TOKYO — Kawasaki Heavy Industries appears likely to receive orders to build about 1,600 cars for New York City’s subways, topping international rivals to snare what would rank among the company’s most valuable projects ever.
The Japanese heavy equipment maker’s record of timeliness and quality in serving the Big Apple’s rapid transit likely pushed it ahead of such competitors as global leader CRRC of China and Canada’s Bombardier, despite their advantages on the cost front.
The deal, worth about 400 billion yen ($3.61 billion), initially calls for 500 of the new R211 model cars, with deliveries to begin in 2020. Options are included for roughly 1,100 more.
Kawasaki Heavy has delivered at least 2,200 New York City subway cars previously and commands a leading 30% share in providing for the rapid transit system. The new 1,600-car batch apparently would be the manufacturer’s largest single order of its kind.
Bidding initially was thought to favor CRRC and Bombardier. But New York City Transit, which governs the subways, “was concerned over issues with past contracts, such as delayed deliveries,” a source familiar with the matter said. Negotiations zeroed in on Kawasaki Heavy during autumn and turned toward ironing out matters of price.

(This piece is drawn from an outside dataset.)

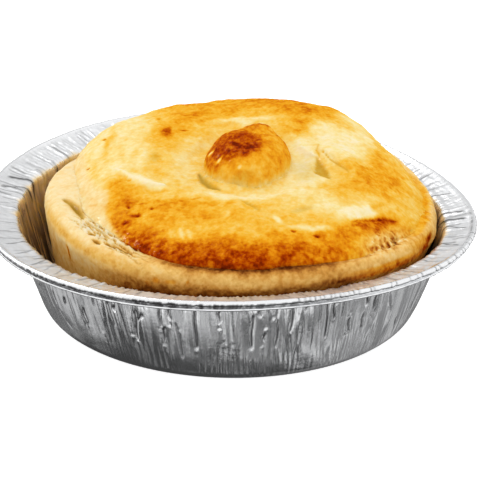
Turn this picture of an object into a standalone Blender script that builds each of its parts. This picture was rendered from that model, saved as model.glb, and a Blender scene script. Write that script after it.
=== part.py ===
"""A round savoury pie with a domed pastry lid and a pastry button on it, in its own foil tin.

Lengths are millimetres and angles degrees; points become metres as the meshes are made.
The origin is the centre of the tin's underside, +Z is up, and the pie's front faces -Y.
Angles run round +Z from +X. A wave is a list of (turns, cosine part, sine part).
"""
import math

import bmesh
import bpy
from mathutils import Vector, noise

MM = 0.001
CONTACT_GAP = 0.3

# Foil tin
TIN_SIDES = 108
TIN_RIM_RADIUS = 62.5
TIN_RIM_HEIGHT = 26.2
TIN_FLANGE_WIDTH = 8.3
TIN_FLANGE_RISE = 1.4
TIN_BASE_RADIUS = 47.7
TIN_BASE_OFFSET = (1.3, 0.0)
TIN_CORNER_RUN = 1.9
TIN_CORNER_SHARE = 0.075
TIN_WALL_SHARES = (0.38, 0.70)
TIN_FOIL = 0.5
TIN_BEAD_RADIUS = 0.9
TIN_PLEAT_DEPTH = 0.2
TIN_WRINKLE_DEPTH = 0.08
TIN_RADIUS_WAVE = [(2, -0.34, -0.21), (3, 0.42, -1.04), (4, 0.10, -0.70)]
TIN_HEIGHT_WAVE = [(1, -0.34, 0.24), (2, -0.71, -0.34), (3, 0.36, -0.02)]
TIN_FLANGE_WAVE = [(1, -0.69, 0.17), (2, -0.27, -0.05), (3, -0.02, -0.45)]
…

New York City’s subway network continues to expand, and ridership is increasing. But deterioration of cars and core systems has led to chronic delays and other ills. Moving urgently to bring in new cars, NYC Transit settled on Kawasaki Heavy with a broad eye toward the company’s past successes.
The R211 cars, with wider doors and other upgrades, are designed to fight rush-hour delays and provide more convenience for riders, said New York’s Metropolitan Transportation Authority, the state body that includes NYC Transit. Kawasaki Heavy is expected to make the cars at a plant in the state of Nebraska, then perform tests and other tasks at a factory in Yonkers, a city just north of New York City.

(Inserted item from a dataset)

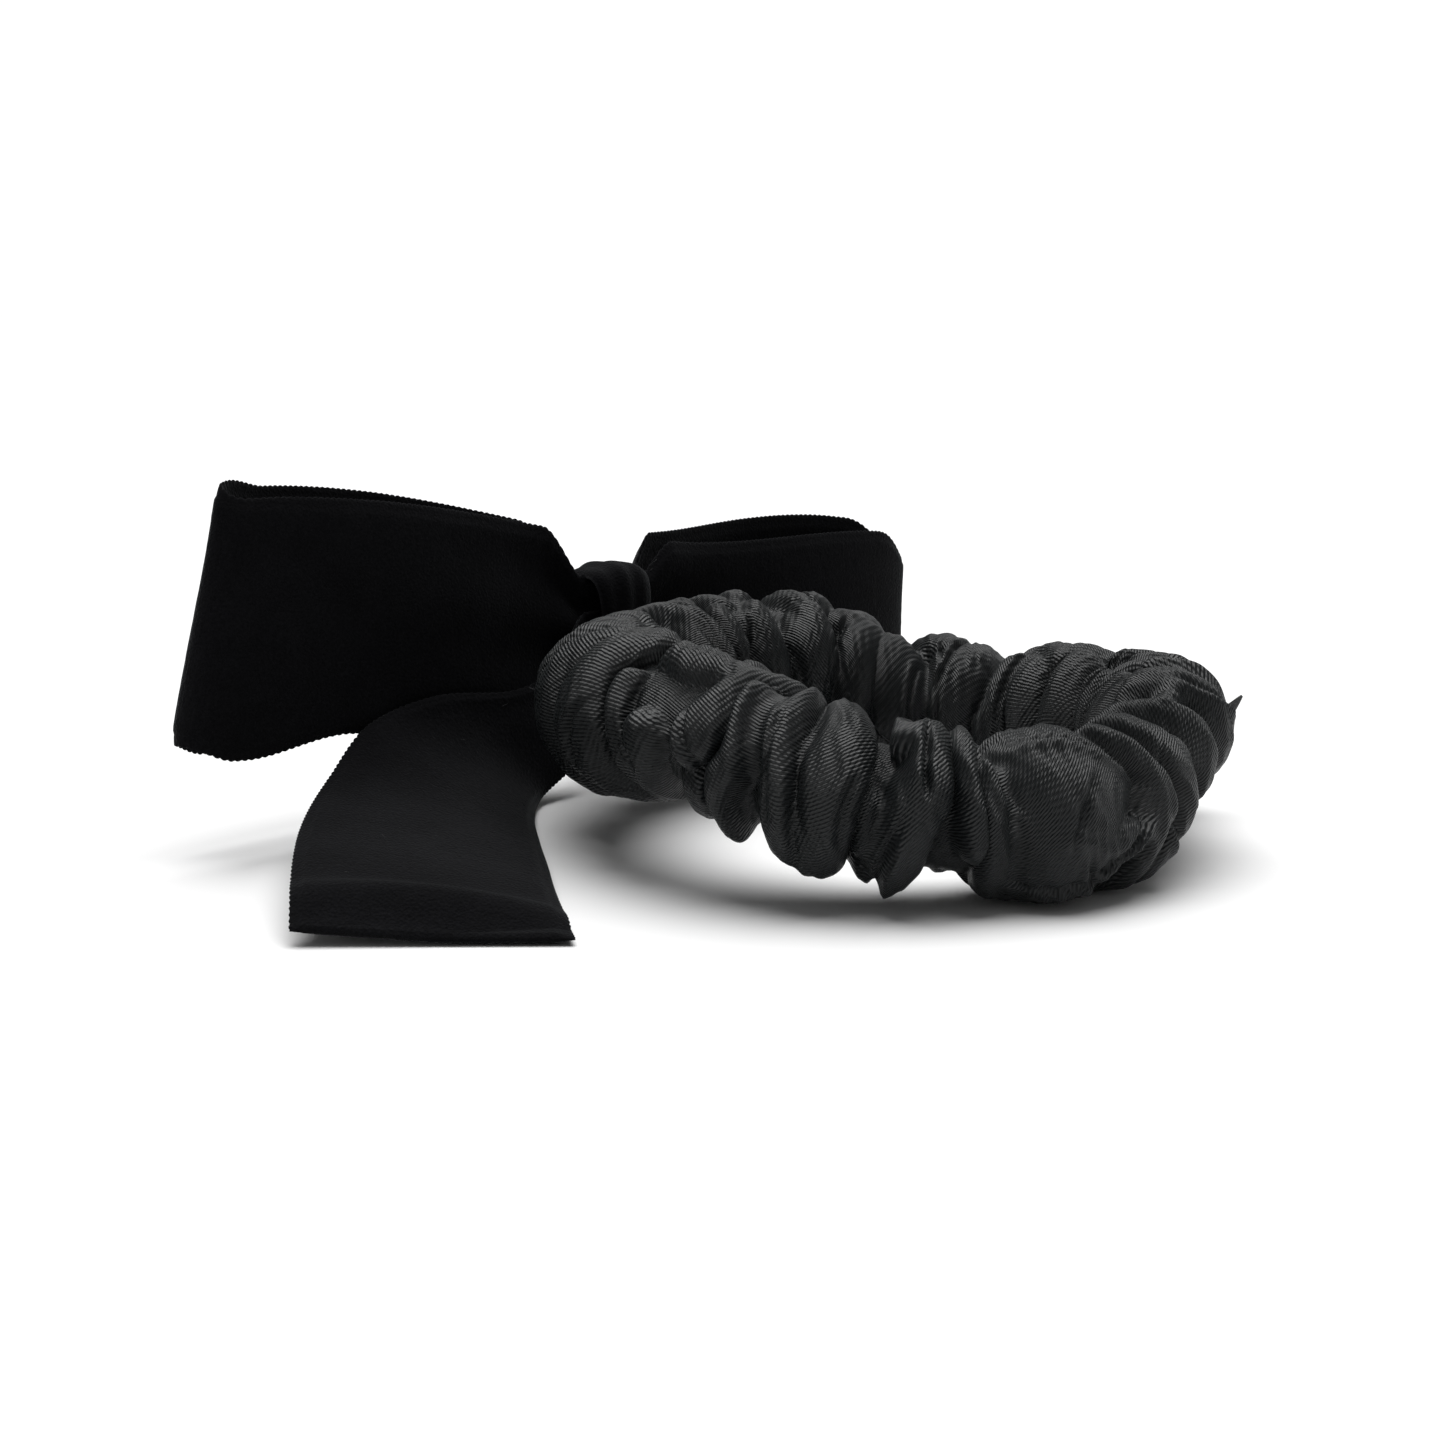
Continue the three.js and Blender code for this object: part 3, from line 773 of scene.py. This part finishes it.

International rolling stock makers are competing fiercely as the industry undergoes realignment. Rapidly growing CRRC leads in sales terms, with revenue of about 224 billion yuan ($35 billion) in 2016. Germany’s Siemens and France’s Alstom — ranked second and third, respectively — said in September they would merge rail businesses at the end of 2018.

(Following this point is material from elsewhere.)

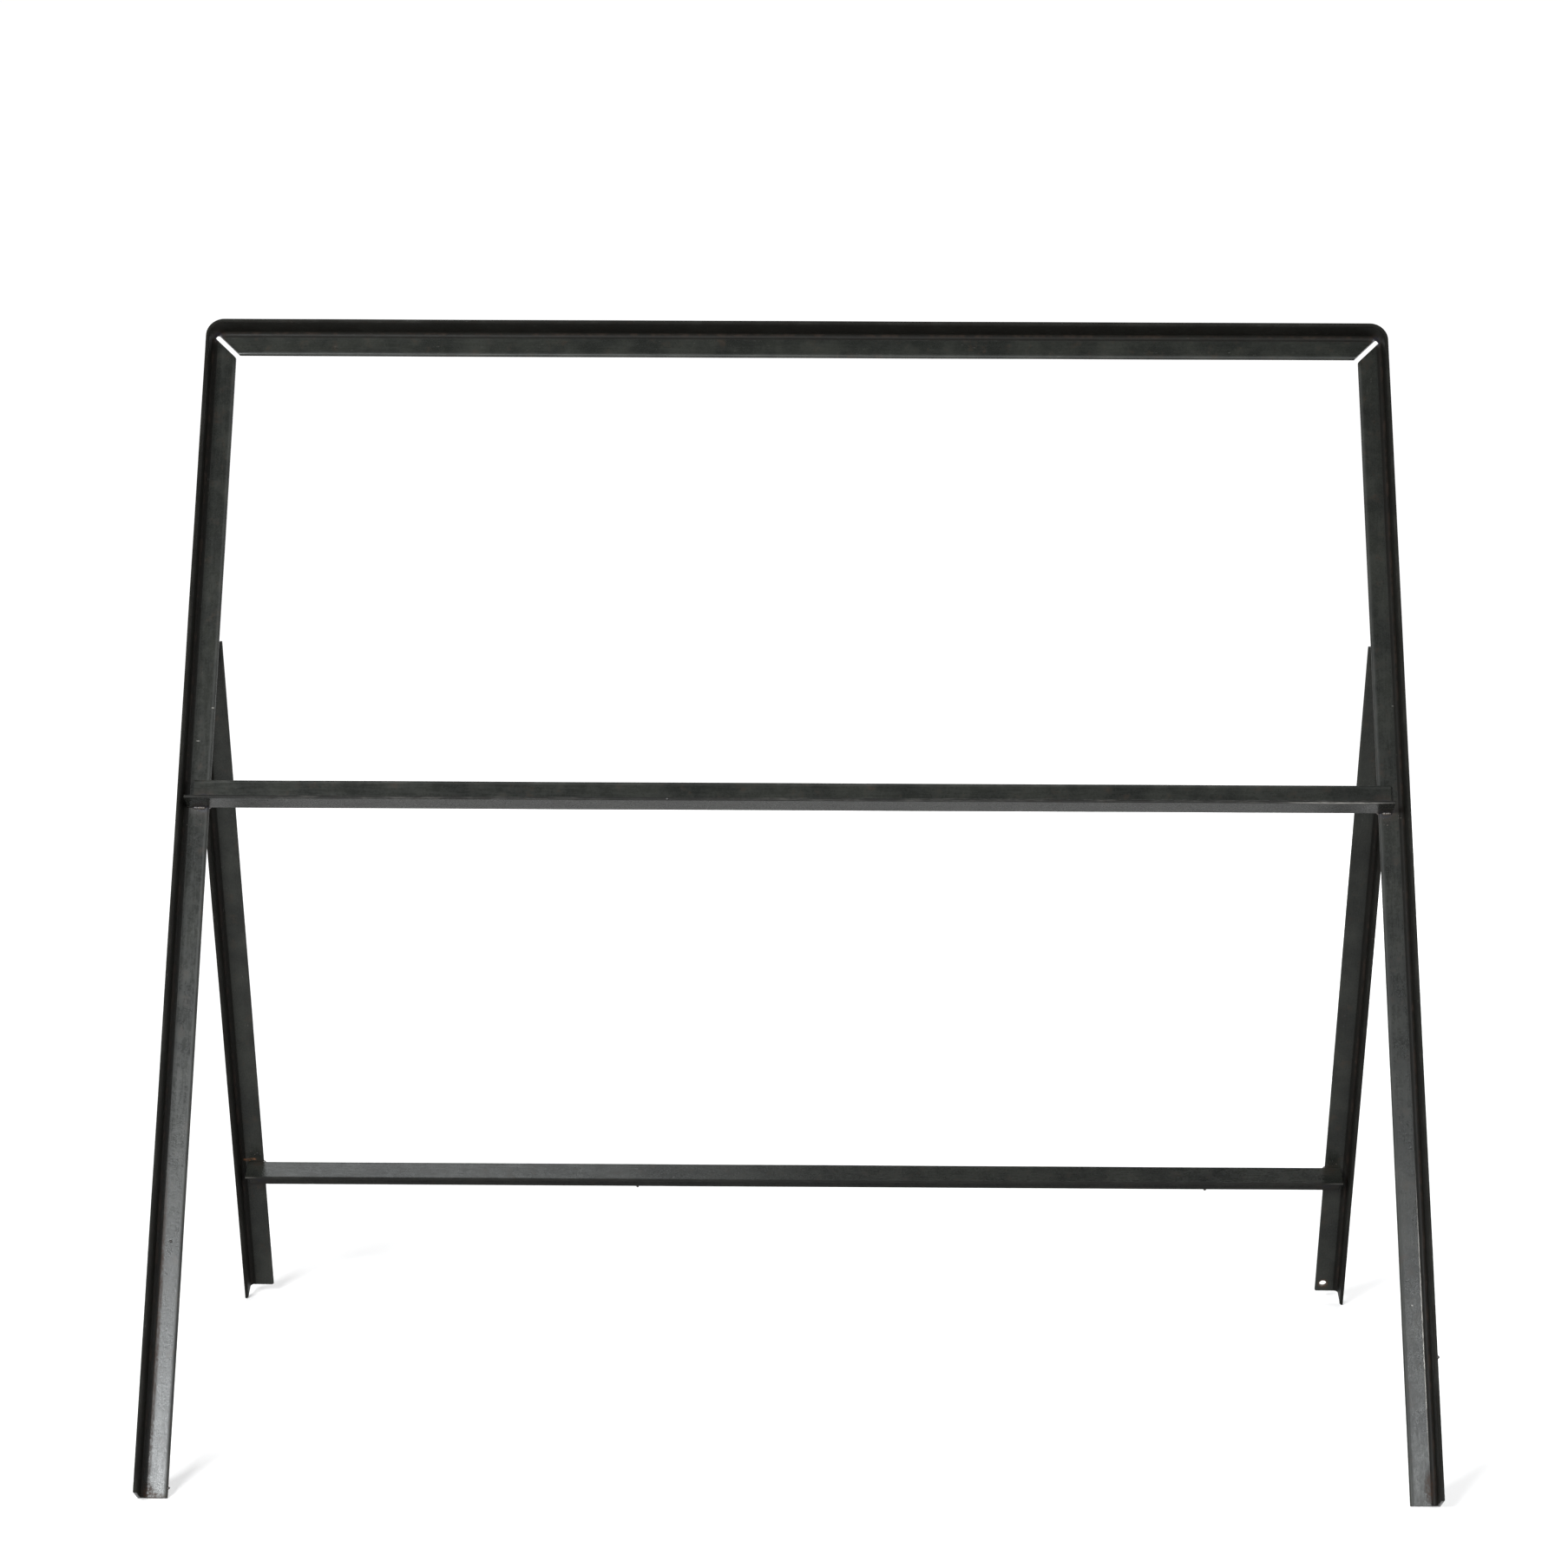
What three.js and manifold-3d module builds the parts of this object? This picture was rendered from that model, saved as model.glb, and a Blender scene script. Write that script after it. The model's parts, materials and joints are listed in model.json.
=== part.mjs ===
// Folding A-frame trestle made of 25 x 25 x 3 mm steel angle.
//
// A front frame bent from one length of angle forms a shallow tray round three sides, and a ledge
// welded across its legs closes the tray below. A rear frame of two legs and a rail is bolted to
// two lugs behind the front legs. It swings back until the tops of its legs bear on the front
// frame, and folds flat against it.
//
// Millimetres, +Z up, +X across the width, the tray facing -Y. The origin is on the ground under
// the middle of the open stand.

import * as THREE from 'three';
import { mergeVertices } from 'three/addons/utils/BufferGeometryUtils.js';
import Module from 'manifold-3d';

const wasm = await Module();
wasm.setup();

// Steel angle
const FLANGE = 25;
const THICK = 3;
const ROOT_RADIUS = 3.5;
const TOE_RADIUS = 2;
const ARC_STEPS = 5;

// Front frame: lengths run along its legs, drops are measured down from its top
const WIDTH = 1060;
const FRONT_LENGTH = 1060;
const FRONT_LEAN = THREE.MathUtils.degToRad(28.3);
const BEND_RADIUS = 16;
const BEND_STEPS = 10;
const SLOT_WIDTH = 4.6;
const SLOT_START = 7.6;
const LEDGE_DROP = 461;
const LEDGE_SHIFT = -3.5;
const LEDGE_COPE = 5;

// Rear frame
const REAR_LENGTH = 715;
const RAIL_HEIGHT = 148;
const RAIL_LENGTH = 1040;
const TIE_HOLE_RADIUS = 3.5;
const TIE_HOLE_EDGE = 7.3;
const TIE_HOLE_HEIGHT = 9;

// Hinge
const PIVOT_DROP = 320;
const PIVOT_BEHIND = 23;
const PIVOT_BACKMARK = 14;
const LEG_ABOVE_PIVOT = 20;
const LUG_THICK = 4;
const LUG_RADIUS = 10;
const BOLT_RADIUS = 4;
const BOLT_HOLE_RADIUS = 4.5;
const BOLT_LENGTH = 20;
const HEAD_HEIGHT = 5.3;
const HEX_ACROSS_FLATS = 13;
const WASHER_RADIUS = 8;
const WASHER_THICK = 1.6;
const NUT_BORE_RADIUS = 4.35;
const NUT_HEX_HEIGHT = 6;
const NUT_COLLAR_HEIGHT = 2;
const NUT_COLLAR_RADIUS = 6.2;
const RING_RADIUS = 5.2;
const ROUND_SEGMENTS = 32;

// Separate pieces that touch are modelled this far apart, and joined solids overlap this much
const GAP = 0.3;
const OVERLAP = 1;

const HALF = WIDTH / 2;
const HEX_RADIUS = HEX_ACROSS_FLATS / Math.sqrt(3);

// ---------------------------------------------------------------- stance

// Height of the hinge line with the heels of the front legs on the ground
const pivotHeight =
  (FRONT_LENGTH - PIVOT_DROP) * Math.cos(FRONT_LEAN) - PIVOT_BEHIND * Math.sin(FRONT_LEAN);

// The rear legs stand on the toes of their side flanges, and that sets how far they lean
const toeToPivot = FLANGE - PIVOT_BACKMARK;
const footToPivot = REAR_LENGTH - LEG_ABOVE_PIVOT;
const REAR_LEAN =
  Math.atan2(toeToPivot, footToPivot) + Math.acos(pivotHeight / Math.hypot(toeToPivot, footToPivot));

const frontHeelToPivot =
  (FRONT_LENGTH - PIVOT_DROP) * Math.sin(FRONT_LEAN) + PIVOT_BEHIND * Math.cos(FRONT_LEAN);
const pivotToRearHeel = footToPivot * Math.sin(REAR_LEAN) + PIVOT_BACKMARK * Math.cos(REAR_LEAN);
const spread = frontHeelToPivot + pivotToRearHeel;
const frontHeelY = (FLANGE * Math.cos(FRONT_LEAN) - spread) / 2;

// ---------------------------------------------------------------- solids

function toSolid(geometry) {
  const bare = geometry.clone();
  bare.deleteAttribute('normal');
  bare.deleteAttribute('uv');
  const merged = mergeVertices(bare, 1e-4);
  const vertProperties = new Float32Array(merged.attributes.position.array);
  const triVerts = new Uint32Array(merged.index.array);
  return new wasm.Manifold(new wasm.Mesh({ numProp: 3, vertProperties, triVerts }));
}

function toGeometry(solid) {
  const mesh = solid.getMesh();
  const geometry = new THREE.BufferGeometry();
  geometry.setAttribute('position', new THREE.BufferAttribute(mesh.vertProperties, 3));
  geometry.setIndex(new THREE.BufferAttribute(mesh.triVerts, 1));
  geometry.computeVertexNormals();
  return geometry;
}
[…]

Some expect further rail shake-ups among companies such as Bombardier, soon to be in the top three, and U.S. competitor General Electric.
Japanese players such as Kawasaki Heavy and domestic leader Hitachi are vying for overseas orders as demand flags at home amid a drop in construction of new lines. Kawasaki Heavy targets revenue of 240 billion yen from rail operations in 2025, up 75% from fiscal 2016, while Hitachi’s sales in the field are around 500 billion yen. Exporting infrastructure also is a priority of Prime Minister Shinzo Abe’s government.